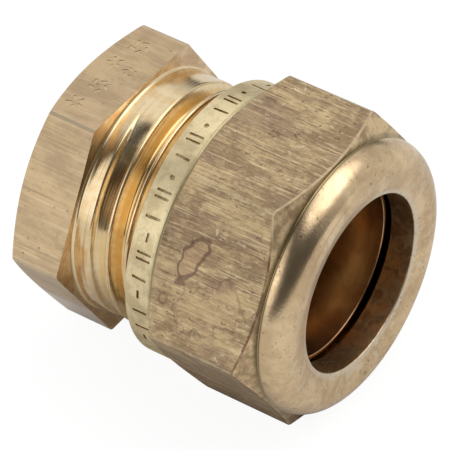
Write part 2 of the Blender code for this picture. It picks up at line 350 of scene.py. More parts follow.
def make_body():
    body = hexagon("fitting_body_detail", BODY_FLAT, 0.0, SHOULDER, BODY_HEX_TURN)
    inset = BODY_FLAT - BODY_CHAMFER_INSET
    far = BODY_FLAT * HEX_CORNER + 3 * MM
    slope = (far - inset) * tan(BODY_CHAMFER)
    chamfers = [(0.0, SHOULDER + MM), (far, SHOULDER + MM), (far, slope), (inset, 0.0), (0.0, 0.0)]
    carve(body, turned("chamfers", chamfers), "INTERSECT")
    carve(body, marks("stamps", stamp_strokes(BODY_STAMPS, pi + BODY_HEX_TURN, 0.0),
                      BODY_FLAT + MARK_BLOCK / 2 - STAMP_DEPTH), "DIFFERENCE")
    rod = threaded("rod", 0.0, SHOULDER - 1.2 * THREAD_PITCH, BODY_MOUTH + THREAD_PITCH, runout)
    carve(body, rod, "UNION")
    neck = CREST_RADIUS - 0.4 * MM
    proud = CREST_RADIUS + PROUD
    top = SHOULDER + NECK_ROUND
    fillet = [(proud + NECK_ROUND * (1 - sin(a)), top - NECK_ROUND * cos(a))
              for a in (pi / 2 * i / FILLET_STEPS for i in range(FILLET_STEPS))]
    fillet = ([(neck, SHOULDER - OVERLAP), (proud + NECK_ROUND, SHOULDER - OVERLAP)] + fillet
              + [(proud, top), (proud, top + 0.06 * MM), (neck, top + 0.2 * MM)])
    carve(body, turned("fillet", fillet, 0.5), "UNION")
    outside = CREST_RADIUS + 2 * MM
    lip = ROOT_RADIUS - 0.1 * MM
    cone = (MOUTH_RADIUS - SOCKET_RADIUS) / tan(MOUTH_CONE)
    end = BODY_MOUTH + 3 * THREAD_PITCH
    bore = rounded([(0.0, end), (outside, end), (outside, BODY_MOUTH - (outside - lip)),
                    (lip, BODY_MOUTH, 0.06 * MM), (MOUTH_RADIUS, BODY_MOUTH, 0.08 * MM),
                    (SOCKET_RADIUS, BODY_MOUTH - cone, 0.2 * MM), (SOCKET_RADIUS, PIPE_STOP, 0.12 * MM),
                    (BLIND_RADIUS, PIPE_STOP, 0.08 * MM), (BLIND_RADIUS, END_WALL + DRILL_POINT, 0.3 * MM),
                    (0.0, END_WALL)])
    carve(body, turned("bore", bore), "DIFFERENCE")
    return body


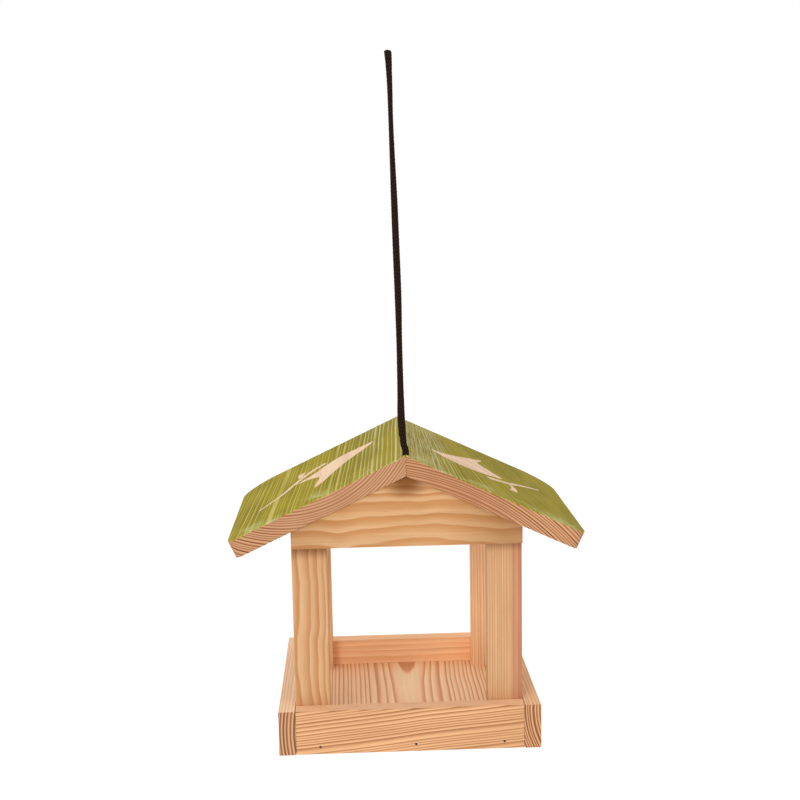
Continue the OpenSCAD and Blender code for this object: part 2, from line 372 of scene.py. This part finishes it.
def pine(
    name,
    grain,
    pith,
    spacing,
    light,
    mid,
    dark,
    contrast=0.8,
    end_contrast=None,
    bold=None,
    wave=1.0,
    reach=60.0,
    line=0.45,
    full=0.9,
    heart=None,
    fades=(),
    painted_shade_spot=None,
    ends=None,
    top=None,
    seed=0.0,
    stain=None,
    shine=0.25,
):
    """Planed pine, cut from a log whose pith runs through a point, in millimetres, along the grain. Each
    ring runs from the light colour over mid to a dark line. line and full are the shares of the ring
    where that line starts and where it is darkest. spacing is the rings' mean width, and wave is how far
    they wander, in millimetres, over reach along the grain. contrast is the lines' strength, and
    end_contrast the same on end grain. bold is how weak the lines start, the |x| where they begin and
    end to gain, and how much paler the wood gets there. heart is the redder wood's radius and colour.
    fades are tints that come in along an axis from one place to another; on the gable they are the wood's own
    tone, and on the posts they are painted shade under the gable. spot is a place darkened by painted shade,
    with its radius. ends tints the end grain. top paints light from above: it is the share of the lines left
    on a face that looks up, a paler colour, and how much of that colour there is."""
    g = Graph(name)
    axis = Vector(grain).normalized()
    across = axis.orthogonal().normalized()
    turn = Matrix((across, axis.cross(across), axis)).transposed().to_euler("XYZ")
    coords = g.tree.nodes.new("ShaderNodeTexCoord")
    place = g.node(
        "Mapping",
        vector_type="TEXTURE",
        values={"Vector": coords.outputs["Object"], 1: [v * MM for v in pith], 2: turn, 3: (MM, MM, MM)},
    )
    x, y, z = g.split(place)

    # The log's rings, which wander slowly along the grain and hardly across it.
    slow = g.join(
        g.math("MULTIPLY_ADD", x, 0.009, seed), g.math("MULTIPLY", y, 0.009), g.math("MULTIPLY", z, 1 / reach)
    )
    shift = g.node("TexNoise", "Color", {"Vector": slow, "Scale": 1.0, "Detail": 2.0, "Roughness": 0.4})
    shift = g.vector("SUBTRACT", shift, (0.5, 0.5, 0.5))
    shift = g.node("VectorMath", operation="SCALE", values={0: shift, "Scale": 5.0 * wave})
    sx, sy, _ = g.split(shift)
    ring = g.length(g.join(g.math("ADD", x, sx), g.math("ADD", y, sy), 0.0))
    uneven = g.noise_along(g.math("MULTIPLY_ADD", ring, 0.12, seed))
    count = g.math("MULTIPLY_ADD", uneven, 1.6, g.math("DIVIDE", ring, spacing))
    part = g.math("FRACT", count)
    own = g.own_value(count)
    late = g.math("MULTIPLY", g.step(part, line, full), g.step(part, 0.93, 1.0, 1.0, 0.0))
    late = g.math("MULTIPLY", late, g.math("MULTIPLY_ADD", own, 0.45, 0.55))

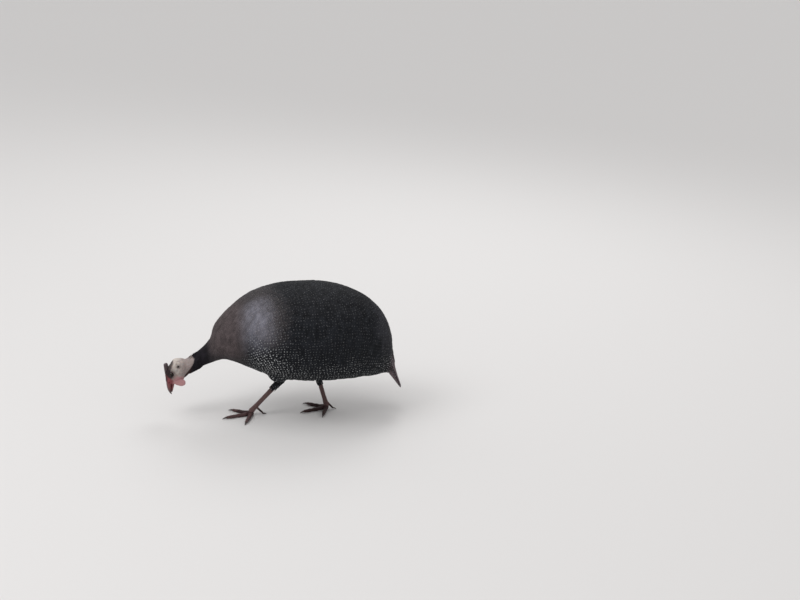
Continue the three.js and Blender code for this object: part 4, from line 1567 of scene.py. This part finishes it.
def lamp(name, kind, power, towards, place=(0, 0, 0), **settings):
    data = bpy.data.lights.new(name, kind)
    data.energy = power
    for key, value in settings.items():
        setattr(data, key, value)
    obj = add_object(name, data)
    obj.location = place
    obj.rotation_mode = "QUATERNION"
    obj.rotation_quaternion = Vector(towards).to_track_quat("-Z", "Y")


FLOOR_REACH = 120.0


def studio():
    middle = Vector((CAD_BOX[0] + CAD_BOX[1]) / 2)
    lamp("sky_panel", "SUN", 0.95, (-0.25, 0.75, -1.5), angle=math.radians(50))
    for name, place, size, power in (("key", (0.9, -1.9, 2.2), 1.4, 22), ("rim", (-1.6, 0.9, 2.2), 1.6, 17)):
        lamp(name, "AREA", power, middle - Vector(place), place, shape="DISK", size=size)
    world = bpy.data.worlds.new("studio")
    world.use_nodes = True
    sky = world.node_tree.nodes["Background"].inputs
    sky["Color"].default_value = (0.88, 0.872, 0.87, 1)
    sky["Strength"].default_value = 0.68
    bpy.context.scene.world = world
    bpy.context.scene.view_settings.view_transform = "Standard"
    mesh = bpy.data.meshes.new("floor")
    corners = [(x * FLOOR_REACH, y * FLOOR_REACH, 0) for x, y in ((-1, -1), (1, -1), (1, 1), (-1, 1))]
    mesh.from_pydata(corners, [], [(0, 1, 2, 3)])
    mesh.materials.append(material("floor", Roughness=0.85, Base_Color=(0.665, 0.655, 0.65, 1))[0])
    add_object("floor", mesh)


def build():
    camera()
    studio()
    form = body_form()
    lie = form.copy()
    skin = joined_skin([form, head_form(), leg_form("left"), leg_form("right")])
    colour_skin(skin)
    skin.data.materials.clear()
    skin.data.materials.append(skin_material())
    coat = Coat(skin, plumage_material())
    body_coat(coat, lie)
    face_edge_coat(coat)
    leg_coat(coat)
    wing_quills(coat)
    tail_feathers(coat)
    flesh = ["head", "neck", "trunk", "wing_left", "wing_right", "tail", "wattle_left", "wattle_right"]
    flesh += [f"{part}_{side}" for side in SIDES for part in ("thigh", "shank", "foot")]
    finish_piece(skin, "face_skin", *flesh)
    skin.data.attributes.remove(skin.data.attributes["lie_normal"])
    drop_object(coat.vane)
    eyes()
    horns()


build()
=-=-=
Written task.
Reproduce the records in full, exactly as written.

Reply to the task.
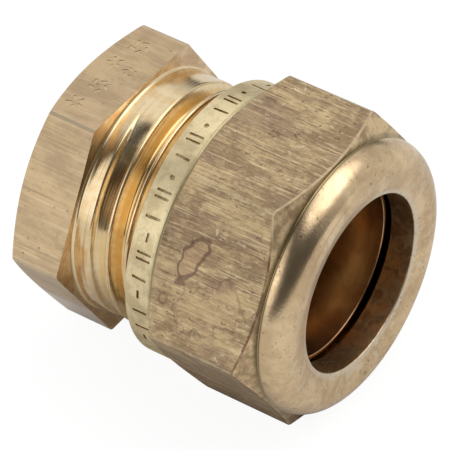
Write part 2 of the Blender code for this picture. It picks up at line 350 of scene.py. More parts follow.
def make_body():
    body = hexagon("fitting_body_detail", BODY_FLAT, 0.0, SHOULDER, BODY_HEX_TURN)
    inset = BODY_FLAT - BODY_CHAMFER_INSET
    far = BODY_FLAT * HEX_CORNER + 3 * MM
    slope = (far - inset) * tan(BODY_CHAMFER)
    chamfers = [(0.0, SHOULDER + MM), (far, SHOULDER + MM), (far, slope), (inset, 0.0), (0.0, 0.0)]
    carve(body, turned("chamfers", chamfers), "INTERSECT")
    carve(body, marks("stamps", stamp_strokes(BODY_STAMPS, pi + BODY_HEX_TURN, 0.0),
                      BODY_FLAT + MARK_BLOCK / 2 - STAMP_DEPTH), "DIFFERENCE")
    rod = threaded("rod", 0.0, SHOULDER - 1.2 * THREAD_PITCH, BODY_MOUTH + THREAD_PITCH, runout)
    carve(body, rod, "UNION")
    neck = CREST_RADIUS - 0.4 * MM
    proud = CREST_RADIUS + PROUD
    top = SHOULDER + NECK_ROUND
    fillet = [(proud + NECK_ROUND * (1 - sin(a)), top - NECK_ROUND * cos(a))
              for a in (pi / 2 * i / FILLET_STEPS for i in range(FILLET_STEPS))]
    fillet = ([(neck, SHOULDER - OVERLAP), (proud + NECK_ROUND, SHOULDER - OVERLAP)] + fillet
              + [(proud, top), (proud, top + 0.06 * MM), (neck, top + 0.2 * MM)])
    carve(body, turned("fillet", fillet, 0.5), "UNION")
    outside = CREST_RADIUS + 2 * MM
    lip = ROOT_RADIUS - 0.1 * MM
    cone = (MOUTH_RADIUS - SOCKET_RADIUS) / tan(MOUTH_CONE)
    end = BODY_MOUTH + 3 * THREAD_PITCH
    bore = rounded([(0.0, end), (outside, end), (outside, BODY_MOUTH - (outside - lip)),
                    (lip, BODY_MOUTH, 0.06 * MM), (MOUTH_RADIUS, BODY_MOUTH, 0.08 * MM),
                    (SOCKET_RADIUS, BODY_MOUTH - cone, 0.2 * MM), (SOCKET_RADIUS, PIPE_STOP, 0.12 * MM),
                    (BLIND_RADIUS, PIPE_STOP, 0.08 * MM), (BLIND_RADIUS, END_WALL + DRILL_POINT, 0.3 * MM),
                    (0.0, END_WALL)])
    carve(body, turned("bore", bore), "DIFFERENCE")
    return body


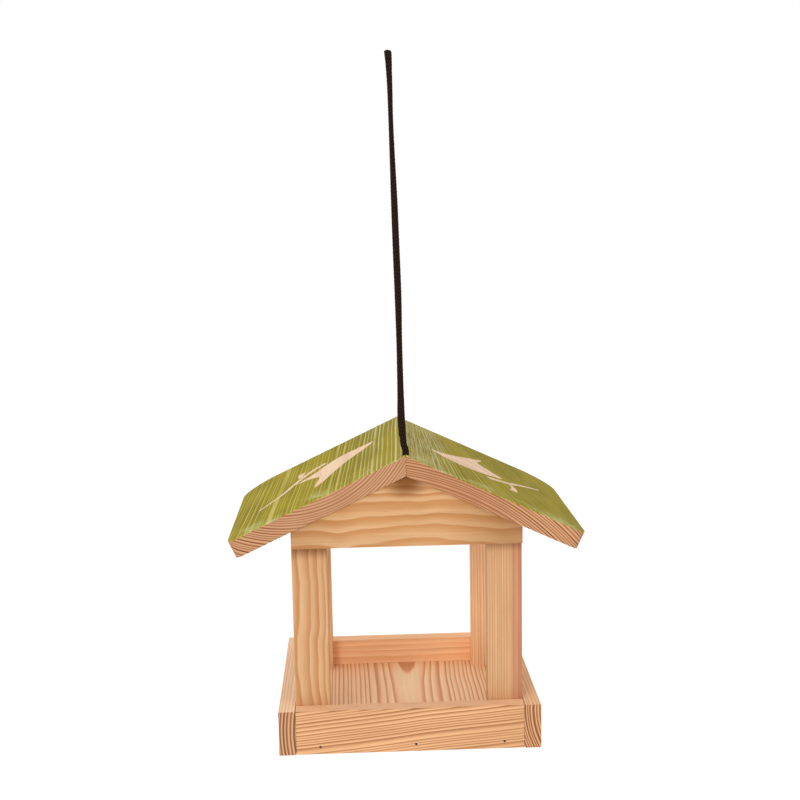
Continue the OpenSCAD and Blender code for this object: part 2, from line 372 of scene.py. This part finishes it.
def pine(
    name,
    grain,
    pith,
    spacing,
    light,
    mid,
    dark,
    contrast=0.8,
    end_contrast=None,
    bold=None,
    wave=1.0,
    reach=60.0,
    line=0.45,
    full=0.9,
    heart=None,
    fades=(),
    painted_shade_spot=None,
    ends=None,
    top=None,
    seed=0.0,
    stain=None,
    shine=0.25,
):
    """Planed pine, cut from a log whose pith runs through a point, in millimetres, along the grain. Each
    ring runs from the light colour over mid to a dark line. line and full are the shares of the ring
    where that line starts and where it is darkest. spacing is the rings' mean width, and wave is how far
    they wander, in millimetres, over reach along the grain. contrast is the lines' strength, and
    end_contrast the same on end grain. bold is how weak the lines start, the |x| where they begin and
    end to gain, and how much paler the wood gets there. heart is the redder wood's radius and colour.
    fades are tints that come in along an axis from one place to another; on the gable they are the wood's own
    tone, and on the posts they are painted shade under the gable. spot is a place darkened by painted shade,
    with its radius. ends tints the end grain. top paints light from above: it is the share of the lines left
    on a face that looks up, a paler colour, and how much of that colour there is."""
    g = Graph(name)
    axis = Vector(grain).normalized()
    across = axis.orthogonal().normalized()
    turn = Matrix((across, axis.cross(across), axis)).transposed().to_euler("XYZ")
    coords = g.tree.nodes.new("ShaderNodeTexCoord")
    place = g.node(
        "Mapping",
        vector_type="TEXTURE",
        values={"Vector": coords.outputs["Object"], 1: [v * MM for v in pith], 2: turn, 3: (MM, MM, MM)},
    )
    x, y, z = g.split(place)

    # The log's rings, which wander slowly along the grain and hardly across it.
    slow = g.join(
        g.math("MULTIPLY_ADD", x, 0.009, seed), g.math("MULTIPLY", y, 0.009), g.math("MULTIPLY", z, 1 / reach)
    )
    shift = g.node("TexNoise", "Color", {"Vector": slow, "Scale": 1.0, "Detail": 2.0, "Roughness": 0.4})
    shift = g.vector("SUBTRACT", shift, (0.5, 0.5, 0.5))
    shift = g.node("VectorMath", operation="SCALE", values={0: shift, "Scale": 5.0 * wave})
    sx, sy, _ = g.split(shift)
    ring = g.length(g.join(g.math("ADD", x, sx), g.math("ADD", y, sy), 0.0))
    uneven = g.noise_along(g.math("MULTIPLY_ADD", ring, 0.12, seed))
    count = g.math("MULTIPLY_ADD", uneven, 1.6, g.math("DIVIDE", ring, spacing))
    part = g.math("FRACT", count)
    own = g.own_value(count)
    late = g.math("MULTIPLY", g.step(part, line, full), g.step(part, 0.93, 1.0, 1.0, 0.0))
    late = g.math("MULTIPLY", late, g.math("MULTIPLY_ADD", own, 0.45, 0.55))

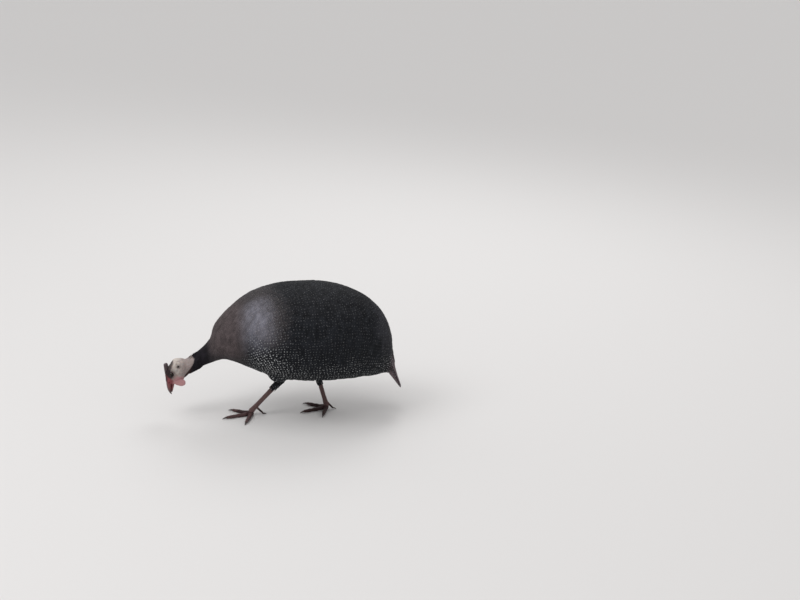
Continue the three.js and Blender code for this object: part 4, from line 1567 of scene.py. This part finishes it.
def lamp(name, kind, power, towards, place=(0, 0, 0), **settings):
    data = bpy.data.lights.new(name, kind)
    data.energy = power
    for key, value in settings.items():
        setattr(data, key, value)
    obj = add_object(name, data)
    obj.location = place
    obj.rotation_mode = "QUATERNION"
    obj.rotation_quaternion = Vector(towards).to_track_quat("-Z", "Y")


FLOOR_REACH = 120.0


def studio():
    middle = Vector((CAD_BOX[0] + CAD_BOX[1]) / 2)
    lamp("sky_panel", "SUN", 0.95, (-0.25, 0.75, -1.5), angle=math.radians(50))
    for name, place, size, power in (("key", (0.9, -1.9, 2.2), 1.4, 22), ("rim", (-1.6, 0.9, 2.2), 1.6, 17)):
        lamp(name, "AREA", power, middle - Vector(place), place, shape="DISK", size=size)
    world = bpy.data.worlds.new("studio")
    world.use_nodes = True
    sky = world.node_tree.nodes["Background"].inputs
    sky["Color"].default_value = (0.88, 0.872, 0.87, 1)
    sky["Strength"].default_value = 0.68
    bpy.context.scene.world = world
    bpy.context.scene.view_settings.view_transform = "Standard"
    mesh = bpy.data.meshes.new("floor")
    corners = [(x * FLOOR_REACH, y * FLOOR_REACH, 0) for x, y in ((-1, -1), (1, -1), (1, 1), (-1, 1))]
    mesh.from_pydata(corners, [], [(0, 1, 2, 3)])
    mesh.materials.append(material("floor", Roughness=0.85, Base_Color=(0.665, 0.655, 0.65, 1))[0])
    add_object("floor", mesh)


def build():
    camera()
    studio()
    form = body_form()
    lie = form.copy()
    skin = joined_skin([form, head_form(), leg_form("left"), leg_form("right")])
    colour_skin(skin)
    skin.data.materials.clear()
    skin.data.materials.append(skin_material())
    coat = Coat(skin, plumage_material())
    body_coat(coat, lie)
    face_edge_coat(coat)
    leg_coat(coat)
    wing_quills(coat)
    tail_feathers(coat)
    flesh = ["head", "neck", "trunk", "wing_left", "wing_right", "tail", "wattle_left", "wattle_right"]
    flesh += [f"{part}_{side}" for side in SIDES for part in ("thigh", "shank", "foot")]
    finish_piece(skin, "face_skin", *flesh)
    skin.data.attributes.remove(skin.data.attributes["lie_normal"])
    drop_object(coat.vane)
    eyes()
    horns()


build()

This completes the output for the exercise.